Trump & EU climate goals
Finally asked about the fight against climate change and the decision of US President Donald Trump to withdraw from the Paris Climate Agreement, Šefčovič said, “I think actually that the decision of President Trump had, I would say, very mobilising effect on climate community all over the world and I would say especially in the United States. I could tell you that I was approached by many cities, many mayors with whom we are working under this Global Covenant of Mayors from the United States. I had several meetings with (California Governor) Jerry Brown, (former New York Mayor) Michael Bloomberg. I had several meetings with I would say the international-known American companies and all of them wanted to make sure that despite the decision of the federal government they want to do more and to show that Americans care about climate change, if not on the level of Federal government, on the level of many states, most of the cities and many businesses”.

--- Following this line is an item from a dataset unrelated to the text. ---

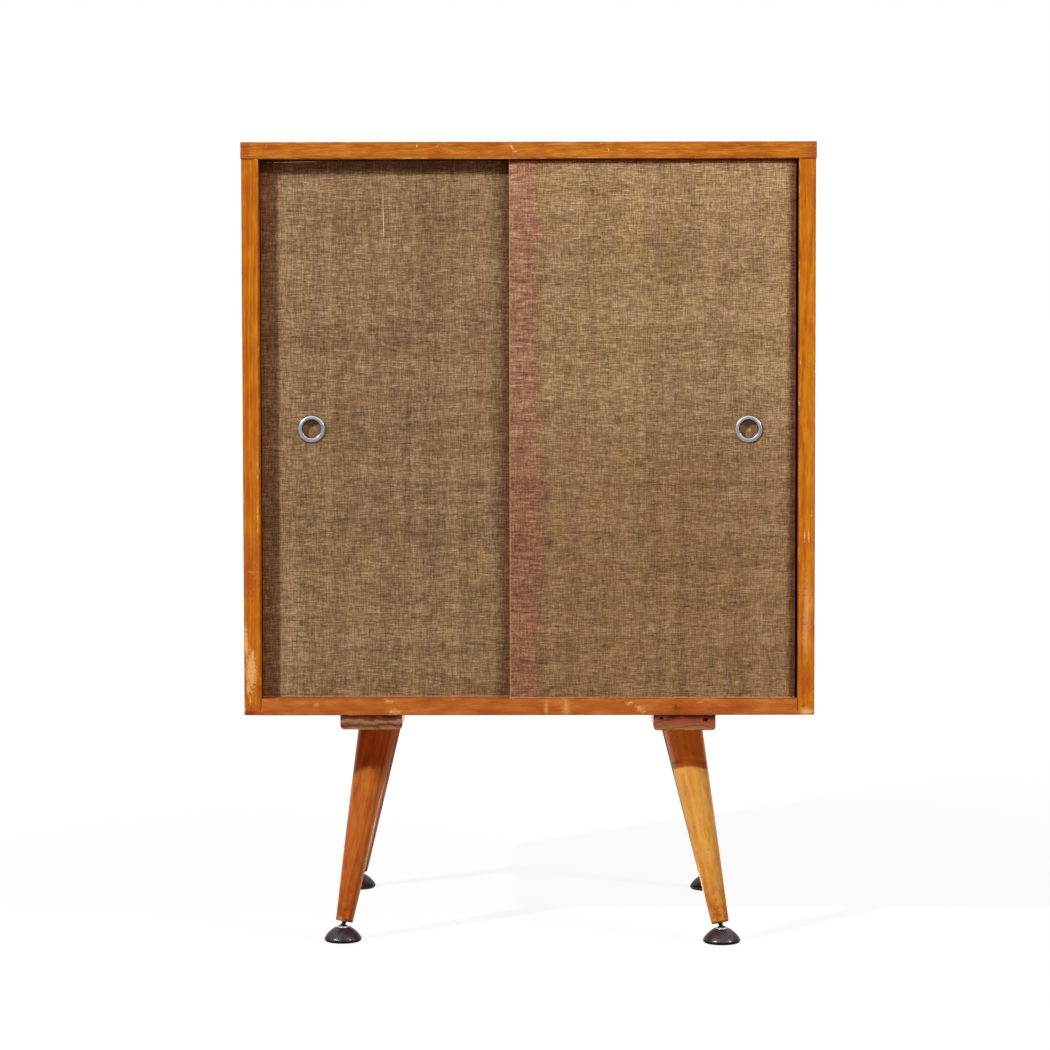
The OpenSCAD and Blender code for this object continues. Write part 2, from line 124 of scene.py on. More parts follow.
# Colours are written as they look on a screen, from 0 to 255


def shade(red, green, blue):
    parts = [c / 255 for c in (red, green, blue)]
    return tuple(c / 12.92 if c <= 0.04045 else ((c + 0.055) / 1.055) ** 2.4 for c in parts) + (1,)


def finish(name, **fixed):
    """A new material, with the numbers that are the same all over it."""
    material = bpy.data.materials.new(name)
    material.use_nodes = True
    shader = material.node_tree.nodes["Principled BSDF"]
    for socket, number in fixed.items():
        shader.inputs[socket.replace("_", " ")].default_value = number
    return material, material.node_tree, shader


def plug(tree, socket, given):
    if isinstance(given, bpy.types.NodeSocket):
        tree.links.new(given, socket)
    else:
        socket.default_value = given


def add(tree, kind, inputs, **settings):
    node = tree.nodes.new("ShaderNode" + kind)
    for name, setting in settings.items():
        setattr(node, name, setting)
    for name, given in inputs.items():
        plug(tree, node.inputs[name], given)
    return node


def spot_of(tree):
    """Where the point lies in the frame of the part, in metres."""
    return add(tree, "TexCoord", {}).outputs["Object"]


def stretch(tree, place, scale, shift=(0, 0, 0)):
    return add(tree, "Mapping", {"Vector": place, "Scale": scale, "Location": shift}).outputs[0]


def noise(tree, place, scale=1.0, detail=2.0, roughness=0.5, distortion=0.0):
    inputs = {"Vector": place, "Scale": scale, "Detail": detail, "Roughness": roughness,
              "Distortion": distortion}
    return add(tree, "TexNoise", inputs).outputs[0]


def work(tree, operation, first, second=0.0, third=0.0):
    return add(tree, "Math", {0: first, 1: second, 2: third}, operation=operation).outputs[0]


def rise(tree, value, low, high, start=0.0, end=1.0):
    """A soft step from start to end as value goes from low to high."""
    inputs = {"Value": value, "From Min": low, "From Max": high, "To Min": start, "To Max": end}
    return add(tree, "MapRange", inputs, interpolation_type="SMOOTHSTEP").outputs[0]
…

Šefčovič said Trump’s decision “also had an energising effect on Europe because the world in this respect very clearly came to us and clearly told us how they expect the European leadership in this respect to be demonstrated not only by our deeds that it would be the first major economy which would transform all these commitments into the legal, binding legislation and I’m sure all of it would be approved next year and, at the same time, we took over such important frameworks of cooperation like Mission Innovation, like Clean Energy Ministerial where we took over the Steering Committee and after the Chinese presidency now the next year will be European Presidency to organise summit in Øresund, Denmark and Finland will do and after that Canada is good to go. So now we work in this trio in very strong manner and I think that paradoxically it had a very energising effect on this climate community”.
The European Commission, Denmark, Finland, Norway, and Sweden will jointly host the ninth Clean Energy Ministerial (CEM9) in 2018. Canada will host the tenth Clean Energy Ministerial (CEM10) in 2019.